Scott, The Amazing Spider-Man 2 is a great kick-off to the summer blockbusters. It has everything you could want in a popcorn movie. It has great heroes, great villains, romance, and some wonderful supporting characters (who doesn’t love Sally Field as Aunt May). I give it 5 out of 5 Reels.
Peter Parker and Spider-Man have unfinished business in this film both in terms of the sins of his father and the promise he made to Gwen’s father to keep her safe. This creates a tension in the character that is played to the hilt and finally resolved for us in the end – albeit tragically. The “sins of the father” pattern is also a common theme in hero/villain stories. I give Peter and Spidey 5 Heroes out of 5.
Our duo villains underwent a complete transformation. We saw the full backstory for Electro which is so rare in any movie. We also were given the origin story for Spider-Man’s arch enemy The Green Goblin. Both had reason to feel anger toward Spider-Man and that anger turns them toward evil instead of good. However, I’m still reluctant to give them full scores.
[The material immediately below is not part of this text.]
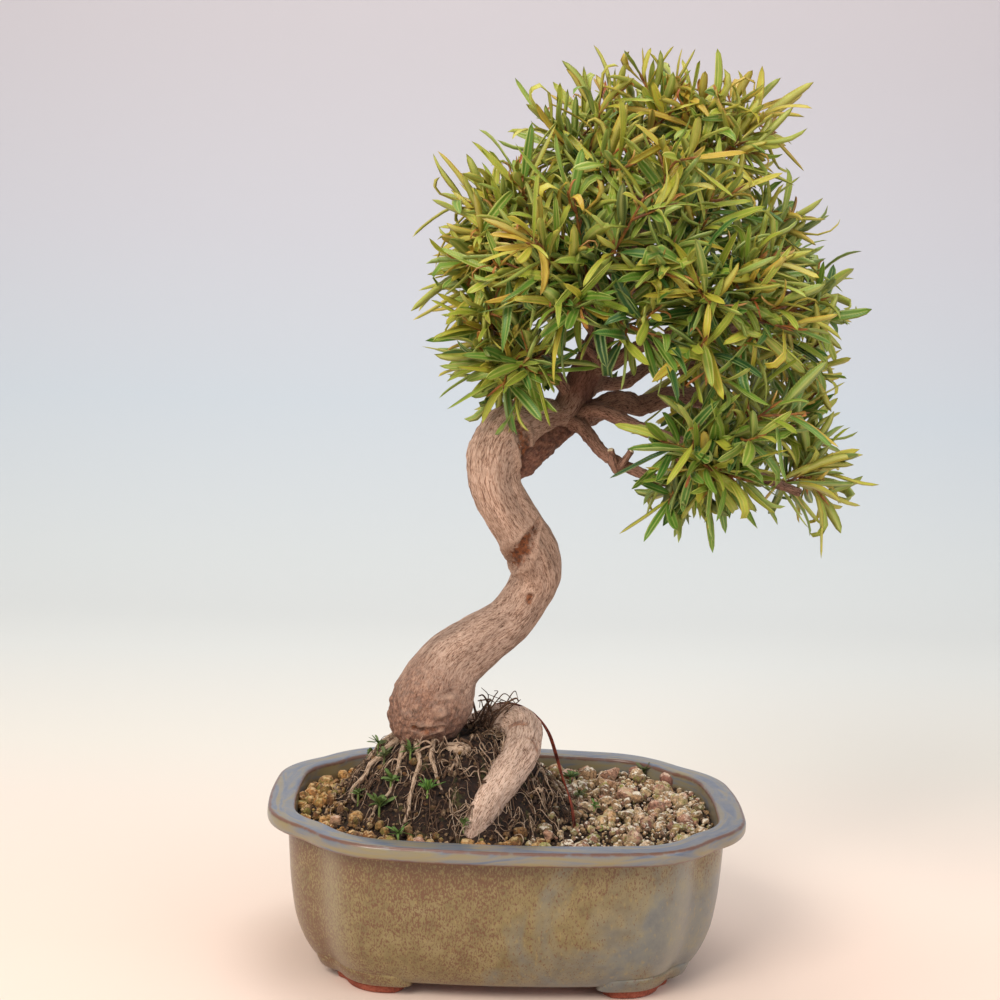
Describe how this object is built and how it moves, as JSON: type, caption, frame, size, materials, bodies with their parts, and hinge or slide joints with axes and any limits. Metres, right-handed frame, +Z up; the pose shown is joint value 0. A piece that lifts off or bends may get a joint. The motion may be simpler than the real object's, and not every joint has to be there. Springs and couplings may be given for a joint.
{
  "type": "willow leaf fig bonsai",
  "caption": "Willow leaf fig bonsai with a curving bare trunk, an arched root and a dense leafy crown, in a four-lobed glazed pot with soil",
  "frame": {"origin": "middle of the whole part's box in X and Y, at the underside of the pot's feet", "axes": "+Z up, +X along the pot's long side, towards the side over which the crown leans, +Y away from the front"},
  "size_m": [0.288, 0.1902, 0.4538],
  "materials": {
    "glaze": "satin glaze, olive tan with brown specks and blue-grey clouds",
    "soil": "loose granular, dry",
    "mesh_plastic": "moulded, matte",
    "bark": "fine wavy bark, matte",
    "fig_leaf": "smooth leaf, satin",
    "weed_leaf": "soft leaf, satin",
    "copper_wire": "annealed and darkened copper"
  },
  "bodies": {
    "root": {"drain_mesh_left": "mesh_plastic", "drain_mesh_right": "mesh_plastic", "pot": "glaze", "soil": "soil", "spray_01": "fig_leaf", "spray_02": "fig_leaf", "spray_03": "fig_leaf", "spray_04": "fig_leaf", "spray_05": "fig_leaf", "spray_06": "fig_leaf", "spray_07": "fig_leaf", "spray_08": "fig_leaf", "spray_09": "fig_leaf", "spray_10": "fig_leaf", "spray_11": "fig_leaf", "spray_12": "fig_leaf", "spray_13": "fig_leaf", "spray_14": "fig_leaf", "spray_15": "fig_leaf", "spray_16": "fig_leaf", "spray_17": "fig_leaf", "spray_18": "fig_leaf", "spray_19": "fig_leaf", "spray_20": "fig_leaf", "spray_21": "fig_leaf", "spray_22": "fig_leaf", "spray_23": "fig_leaf", "spray_24": "fig_leaf", "spray_25": "fig_leaf", "spray_26": "fig_leaf", "spray_27": "fig_leaf", "spray_28": "fig_leaf", "spray_29": "fig_leaf", "spray_30": "fig_leaf", "spray_31": "fig_leaf", "spray_32": "fig_leaf", "spray_33": "fig_leaf", "spray_34": "fig_leaf", "spray_35": "fig_leaf", "spray_36": "fig_leaf", "spray_37": "fig_leaf", "spray_38": "fig_leaf", "spray_39": "fig_leaf", "spray_40": "fig_leaf", "spray_41": "fig_leaf", "spray_42": "fig_leaf", "spray_43": "fig_leaf", "spray_44": "fig_leaf", "spray_45": "fig_leaf", "spray_46": "fig_leaf", "spray_47": "fig_leaf", "spray_48": "fig_leaf", "spray_49": "fig_leaf", "spray_50": "fig_leaf", "spray_51": "fig_leaf", "tie_wire": "copper_wire", "tree_wood": "bark", "weed_broad": "weed_leaf", "weed_tuft_front": "weed_leaf", "weed_tuft_middle": "weed_leaf"}
  },
  "joints": []
}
Electro was still a cartoonish villain – even though we got his full Villain’s Journey. Harry’s journey was incomplete in my mind. I’d like to see Harry invested in something more than just getting even with Spider-Man. I’m giving them just 4 out of 5 Villains.
The Amazing Spider-Man 2 isn’t an amazing movie but it is ambitious, stylish, and densely populated with memorable characters. There’s a lot going on in this movie, perhaps too much, but none of it lacks fascination and appeal. This film features a great hero, a strong and anguished love story, and a pair of richly detailed villain stories. I enjoyed this movie very much and award it 4 Reels out of 5.
Peter Parker’s heroic journey lacks a notable transformative component but the character still packs a substantial punch with the challenges he faces and the ways in which he handles those challenges. The connection between our hero and the villains he encounters is shown in vivid and effective detail. I give Parker 4 Heroes out of 5.
This movie’s villain pairing is revealed to us in full form and in fascinating detail. We are witness to the genesis of evil, at least in the Marvel universe, and what we see is consistent with current psychological research on the origins of crime and aggression. Villains either fail to transform, or as you note, Greg, they undergo a perverse transformation toward heightened self-aggrandizement and narcissistic empire-building. For an up-close look at the birth and development of villainy, I award this movie 5 Villains out of 5.